Rhombohedral distortion-driven ferroelectric order and exchange bias effect in geometrically frustrated ZnFe2O4

Abstract

The rhombohedral distortion-driven occurrence of the spontaneous electric polarization at a reasonably high temperature $(T)$ and an exchange bias (EB) effect below the antiferromagnetic (AFM) N\'eel temperature $({T}_{N})$ are revealed in ${\mathrm{ZnFe}}_{2}{\mathrm{O}}_{4}$. We observe the magnetic memory effect, suggesting a cooperative glassy magnetic state below ${T}_{N}$. The phase separation between the long-range AFM and the glassy magnetic component leads to the EB effect below ${T}_{N}$. The synchrotron diffraction studies confirm a structural transition to a polar $R3m$ structure from the cubic spinel structure, involving a strong rhombohedral distortion. This distortion correlates with the occurrence of the spontaneous electric polarization $(P)$ below $\ensuremath{\sim}110$ K $({T}_{\text{FE}1})$, which is accompanied by a short-range order (SRO).

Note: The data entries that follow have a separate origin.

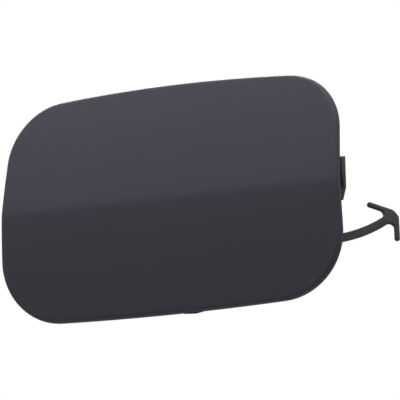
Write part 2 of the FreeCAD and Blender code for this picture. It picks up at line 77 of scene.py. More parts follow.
# a fillet as shares of its radius: how far a place lies out along the wall, and how far up from it
FILLET_ARC = ((1.0, 0.0), (0.5, 0.134), (0.134, 0.5), (0.0, 1.0))

# shares of the wall's thickness: rings down its edge, a rib's foot inside it, where the overspray ends
WALL_RINGS = (0.4, 0.75)
RIB_BURIED = 0.4
OVERSPRAY_END, OVERSPRAY_FADE = 1.05, 2.5
# an arm's rounded end as a share of half its width
ARM_END_ROUND = 1.05
# the gate: share of the spare wall in front of it, and share of its width before its highest place
GATE_SETBACK, GATE_CREST = 0.8, 0.62


# sizes and finishes that a user would change

def length(name, text, value):
    return FloatProperty(name=name, description=text, default=value * MM, unit="LENGTH", precision=5)


def angle(name, text, degrees):
    return FloatProperty(name=name, description=text, default=math.radians(degrees), subtype="ANGLE")


def share(name, text, value):
    return FloatProperty(name=name, description=text, default=value, min=0.0, max=1.0, subtype="FACTOR")


def watts(name, text, value):
    return FloatProperty(name=name, description=text, default=value, unit="POWER")


def colour(name, text, value):
    return FloatVectorProperty(name=name, description=text, default=value, size=3, min=0.0, max=1.0,
                               subtype="COLOR_GAMMA")


class PanelSizes(bpy.types.PropertyGroup):
    """The show panel's outline, crown and wall"""

    half_width: length("Half width", "Half of the panel's greatest width", 62.7)
    widest_drop: length("Widest drop", "How far below the crease the panel is widest", 23.3)
    side_radius: length("Side radius", "Bow of the left and right edges", 627)
    top_height: length("Top height", "Crease to the top of the upper edge", 38.2)
    top_radius: length("Top radius", "Bow of the upper edge", 565)
    bottom_depth: length("Bottom depth", "Crease to the bottom of the lower edge", 39.6)
    bottom_radius: length("Bottom radius", "Bow of the lower edge", 1212)
    upper_corner: length("Upper corner", "Radius of the two upper corners", 20.8)
    lower_corner: length("Lower corner", "Radius of the two lower corners", 22.5)
    wall: length("Wall", "Thickness of the moulded wall", 2.5)
    crown_radius: length("Crown radius", "Crown from side to side", 900)
    facet_radius: length("Facet radius", "Bow of each facet from top to bottom", 400)
    crease_radius: length("Crease radius", "Soft radius between the two facets", 16)
    upper_lean: angle("Upper lean", "Lean of the upper facet at the crease", 23.05)
    lower_lean: angle("Lower lean", "Lean of the lower facet at the crease", 11.7)
    rim_round: length("Rim round", "Rolled edge of the show face", 1.6)
    rear_round: length("Rear round", "Broken edge at the rear of the wall", 0.3)


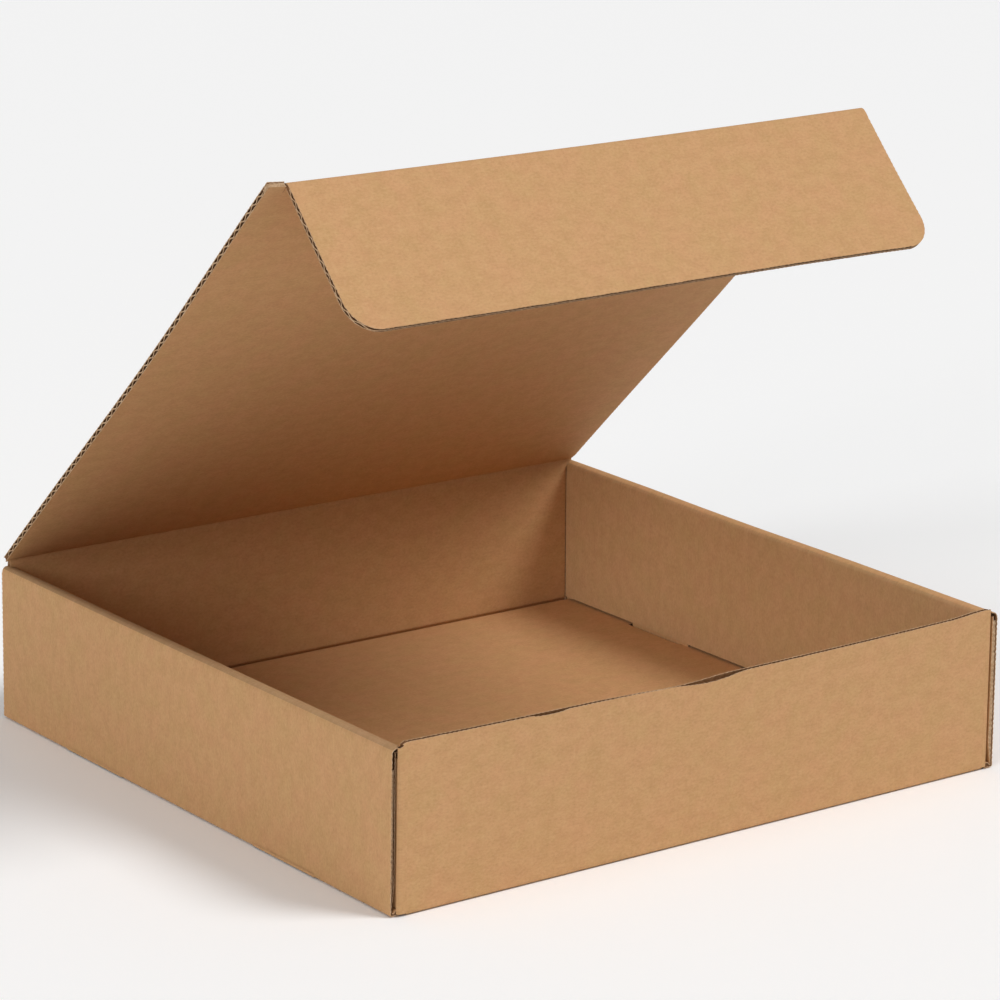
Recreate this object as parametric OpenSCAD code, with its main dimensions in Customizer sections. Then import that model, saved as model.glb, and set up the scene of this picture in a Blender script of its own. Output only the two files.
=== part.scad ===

The $P$-value enhances further due to an additional rhombohedral distortion below ${T}_{N}$. A considerable magnetoelectric (ME) coupling is detected below ${T}_{\text{FE}1}$. The increase of $P$ is $\ensuremath{\sim}7.2$% for 5 T at the liquid nitrogen temperature. There has been a fundamental interest among the community in the unique result of the occurrence of ferroelectric (FE) order coexisting with SRO and having a significant ME coupling, which is accompanied by a strong rhombohedral structural distortion analogous to that observed in ${\mathrm{BiFeO}}_{3}$.